▼▼▼

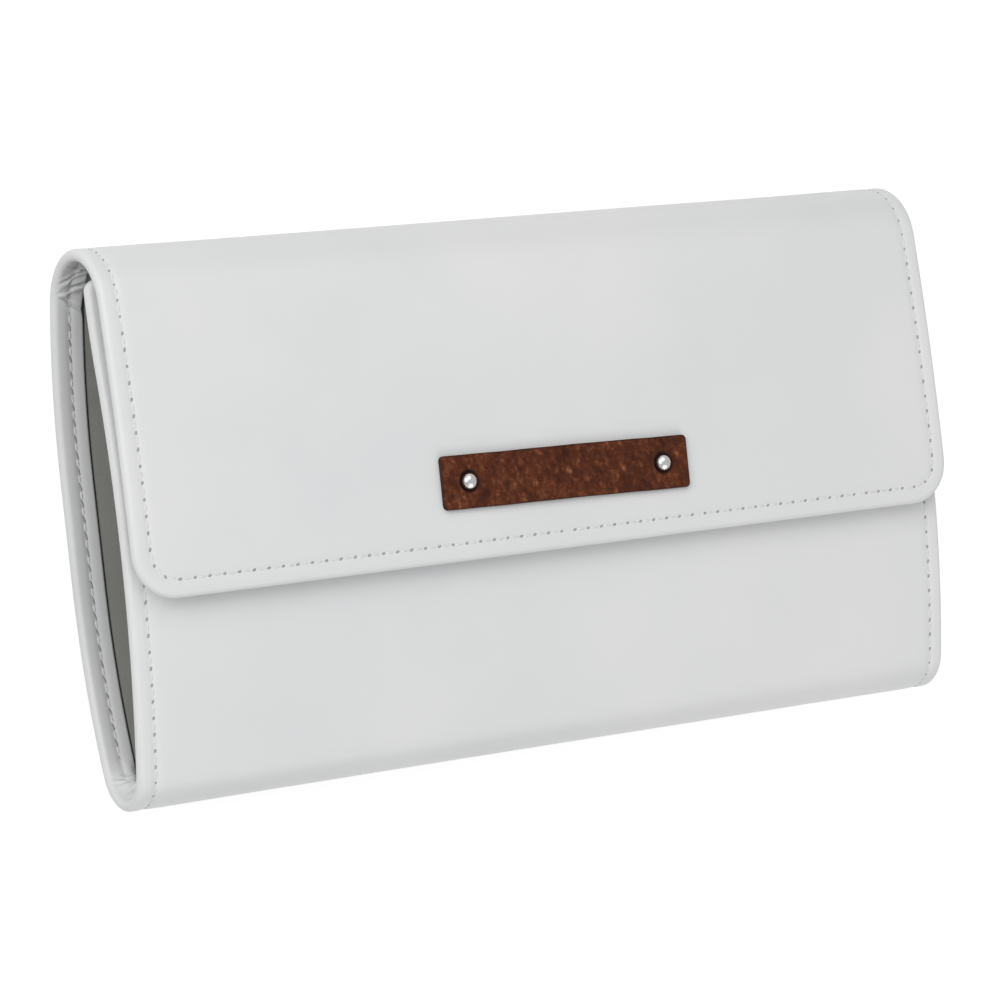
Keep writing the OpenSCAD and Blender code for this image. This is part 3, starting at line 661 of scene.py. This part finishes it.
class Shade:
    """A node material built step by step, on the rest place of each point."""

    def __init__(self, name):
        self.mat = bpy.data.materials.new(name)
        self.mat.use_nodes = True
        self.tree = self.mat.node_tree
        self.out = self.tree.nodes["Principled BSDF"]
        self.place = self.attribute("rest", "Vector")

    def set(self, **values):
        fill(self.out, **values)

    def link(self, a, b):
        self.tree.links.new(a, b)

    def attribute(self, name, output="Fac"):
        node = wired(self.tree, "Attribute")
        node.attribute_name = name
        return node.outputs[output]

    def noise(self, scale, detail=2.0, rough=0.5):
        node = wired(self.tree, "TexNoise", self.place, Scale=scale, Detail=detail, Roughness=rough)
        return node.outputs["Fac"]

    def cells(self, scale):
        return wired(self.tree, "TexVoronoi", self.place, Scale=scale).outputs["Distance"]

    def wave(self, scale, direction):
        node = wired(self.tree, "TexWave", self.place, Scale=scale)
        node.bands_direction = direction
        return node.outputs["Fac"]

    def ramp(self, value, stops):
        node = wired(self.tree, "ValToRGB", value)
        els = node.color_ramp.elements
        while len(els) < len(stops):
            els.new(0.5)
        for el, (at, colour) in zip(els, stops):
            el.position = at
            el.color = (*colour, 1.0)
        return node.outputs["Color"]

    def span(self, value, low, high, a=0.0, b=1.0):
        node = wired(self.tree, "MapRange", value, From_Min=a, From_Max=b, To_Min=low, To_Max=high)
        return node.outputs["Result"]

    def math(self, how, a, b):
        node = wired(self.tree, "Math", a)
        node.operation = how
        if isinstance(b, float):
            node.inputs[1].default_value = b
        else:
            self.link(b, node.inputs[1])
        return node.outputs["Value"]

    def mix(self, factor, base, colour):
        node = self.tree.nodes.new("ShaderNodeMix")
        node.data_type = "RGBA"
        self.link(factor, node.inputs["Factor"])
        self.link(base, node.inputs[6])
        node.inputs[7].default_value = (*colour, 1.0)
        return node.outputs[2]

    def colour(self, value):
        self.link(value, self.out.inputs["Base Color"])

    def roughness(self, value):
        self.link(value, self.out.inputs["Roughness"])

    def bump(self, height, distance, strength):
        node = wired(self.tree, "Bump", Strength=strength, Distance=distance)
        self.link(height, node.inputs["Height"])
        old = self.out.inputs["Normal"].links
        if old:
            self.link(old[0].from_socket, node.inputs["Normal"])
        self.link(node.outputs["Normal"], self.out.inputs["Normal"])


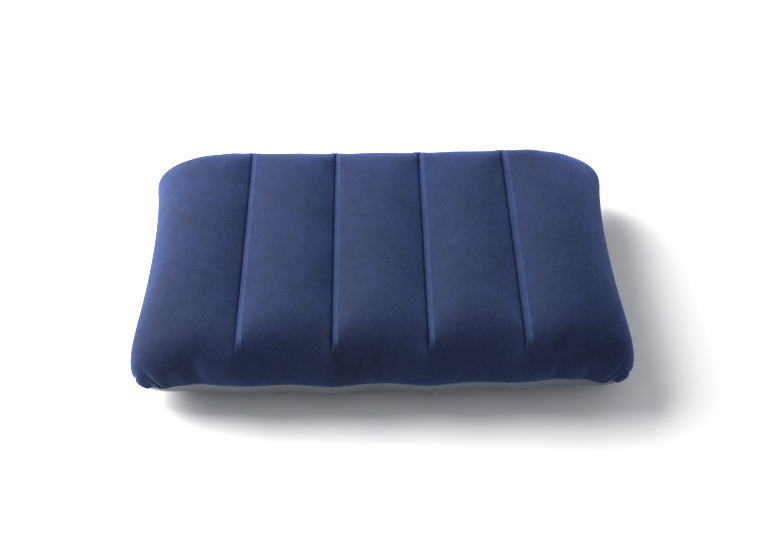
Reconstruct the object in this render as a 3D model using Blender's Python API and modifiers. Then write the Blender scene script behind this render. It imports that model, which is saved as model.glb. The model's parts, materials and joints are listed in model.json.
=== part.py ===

▲▲▲
▼▼▼

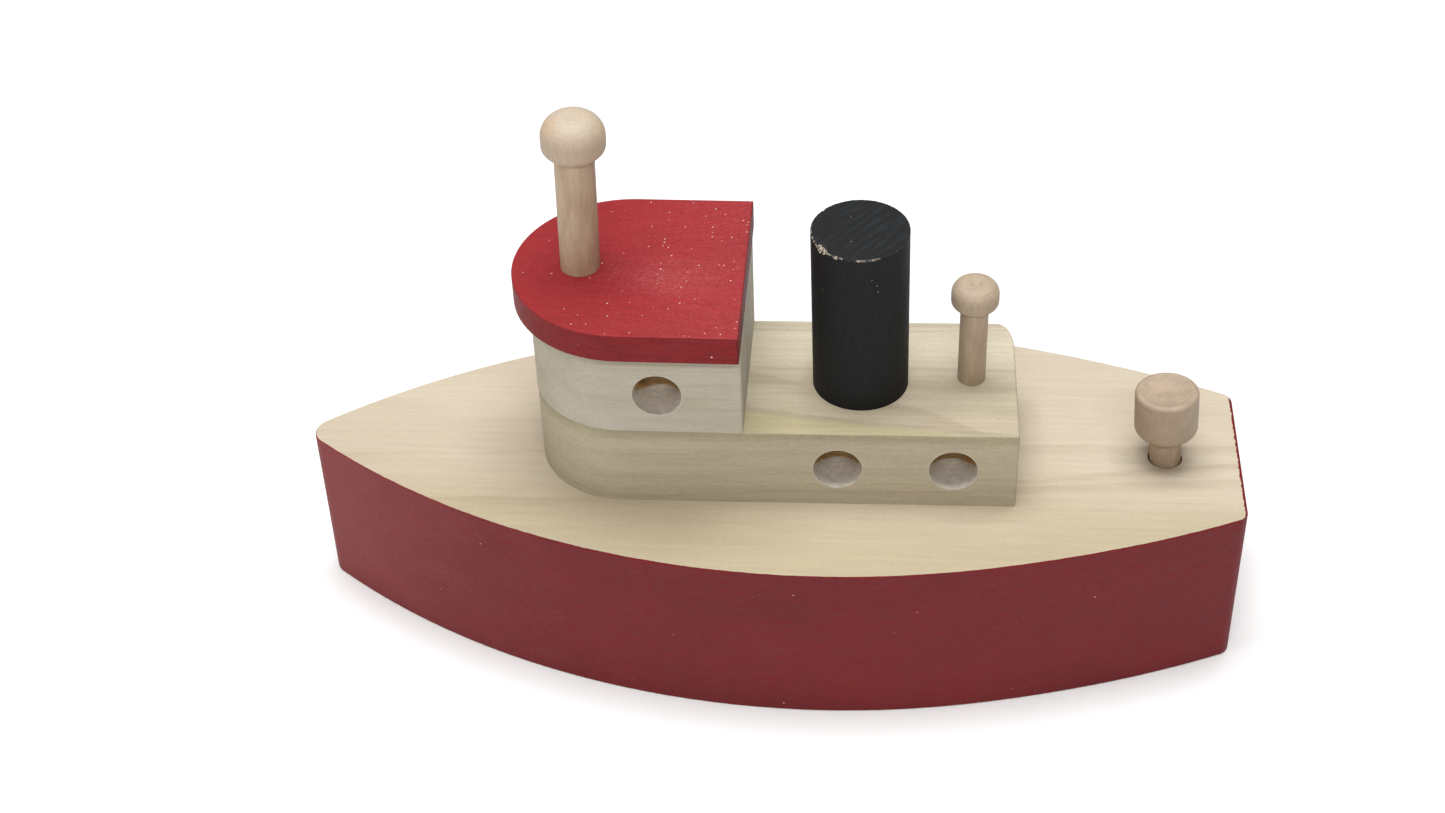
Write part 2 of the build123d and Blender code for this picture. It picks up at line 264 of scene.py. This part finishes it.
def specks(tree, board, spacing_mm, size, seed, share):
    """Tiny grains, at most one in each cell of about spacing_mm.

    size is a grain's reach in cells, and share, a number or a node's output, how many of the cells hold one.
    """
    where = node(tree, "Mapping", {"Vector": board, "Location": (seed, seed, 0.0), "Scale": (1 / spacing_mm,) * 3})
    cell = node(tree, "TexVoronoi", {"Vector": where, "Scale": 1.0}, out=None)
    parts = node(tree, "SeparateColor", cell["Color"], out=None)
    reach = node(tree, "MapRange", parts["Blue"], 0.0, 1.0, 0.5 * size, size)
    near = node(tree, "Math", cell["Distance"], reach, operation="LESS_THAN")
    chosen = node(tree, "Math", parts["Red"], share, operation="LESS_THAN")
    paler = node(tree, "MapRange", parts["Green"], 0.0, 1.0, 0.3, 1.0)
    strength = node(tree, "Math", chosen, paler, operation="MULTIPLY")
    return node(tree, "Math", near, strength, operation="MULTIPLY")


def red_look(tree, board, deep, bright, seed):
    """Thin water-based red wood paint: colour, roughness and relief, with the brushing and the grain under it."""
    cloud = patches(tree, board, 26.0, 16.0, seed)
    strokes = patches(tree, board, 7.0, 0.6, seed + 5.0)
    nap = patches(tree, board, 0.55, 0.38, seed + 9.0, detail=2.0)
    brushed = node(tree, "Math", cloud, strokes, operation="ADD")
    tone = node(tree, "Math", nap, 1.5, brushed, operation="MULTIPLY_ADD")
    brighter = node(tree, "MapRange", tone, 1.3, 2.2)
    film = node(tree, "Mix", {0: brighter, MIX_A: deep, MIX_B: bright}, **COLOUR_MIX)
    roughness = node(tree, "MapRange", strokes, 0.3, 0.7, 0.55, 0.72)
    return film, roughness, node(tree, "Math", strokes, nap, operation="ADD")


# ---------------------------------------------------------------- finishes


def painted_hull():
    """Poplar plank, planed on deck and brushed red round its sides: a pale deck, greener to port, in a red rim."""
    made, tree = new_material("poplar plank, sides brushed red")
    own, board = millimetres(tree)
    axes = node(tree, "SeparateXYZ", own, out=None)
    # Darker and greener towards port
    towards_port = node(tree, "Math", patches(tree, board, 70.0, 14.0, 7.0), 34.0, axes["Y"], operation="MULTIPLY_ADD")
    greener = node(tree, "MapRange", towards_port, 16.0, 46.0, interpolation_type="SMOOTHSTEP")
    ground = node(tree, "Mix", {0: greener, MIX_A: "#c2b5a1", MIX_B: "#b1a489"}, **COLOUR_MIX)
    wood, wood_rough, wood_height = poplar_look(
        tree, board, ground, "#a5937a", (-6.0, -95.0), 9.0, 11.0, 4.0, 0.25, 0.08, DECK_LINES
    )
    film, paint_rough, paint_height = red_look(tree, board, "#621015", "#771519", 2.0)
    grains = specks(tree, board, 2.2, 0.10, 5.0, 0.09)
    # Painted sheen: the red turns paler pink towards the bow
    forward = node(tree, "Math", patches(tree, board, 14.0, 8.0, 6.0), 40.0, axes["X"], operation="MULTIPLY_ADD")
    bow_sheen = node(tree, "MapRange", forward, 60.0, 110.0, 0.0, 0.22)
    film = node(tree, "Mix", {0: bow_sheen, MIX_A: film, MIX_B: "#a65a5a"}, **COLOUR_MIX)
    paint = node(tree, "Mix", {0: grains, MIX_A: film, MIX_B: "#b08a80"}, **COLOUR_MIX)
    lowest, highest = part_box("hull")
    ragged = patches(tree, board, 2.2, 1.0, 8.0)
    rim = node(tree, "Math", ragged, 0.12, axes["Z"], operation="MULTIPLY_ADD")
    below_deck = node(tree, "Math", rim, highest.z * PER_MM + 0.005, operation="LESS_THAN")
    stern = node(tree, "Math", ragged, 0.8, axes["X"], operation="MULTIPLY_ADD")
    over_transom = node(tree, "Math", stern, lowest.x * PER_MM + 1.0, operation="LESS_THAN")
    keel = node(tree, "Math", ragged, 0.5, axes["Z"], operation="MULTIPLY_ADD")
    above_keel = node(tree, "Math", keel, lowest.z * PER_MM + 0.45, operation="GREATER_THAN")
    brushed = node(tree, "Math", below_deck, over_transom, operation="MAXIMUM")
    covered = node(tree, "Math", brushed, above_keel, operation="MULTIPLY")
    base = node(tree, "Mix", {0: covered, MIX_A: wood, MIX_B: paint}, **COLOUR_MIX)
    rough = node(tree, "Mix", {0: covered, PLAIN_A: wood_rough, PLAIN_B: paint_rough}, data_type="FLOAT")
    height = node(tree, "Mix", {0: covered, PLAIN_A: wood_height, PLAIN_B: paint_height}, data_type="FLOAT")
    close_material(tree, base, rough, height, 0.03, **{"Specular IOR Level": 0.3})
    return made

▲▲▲

WHAT IS ASKED: Retype the portion of the data above that starts on the line with "Keep writing the" and finishes on the line with "node material built", including both of those lines.

REPLY:
Keep writing the OpenSCAD and Blender code for this image. This is part 3, starting at line 661 of scene.py. This part finishes it.
class Shade:
    """A node material built step by step, on the rest place of each point."""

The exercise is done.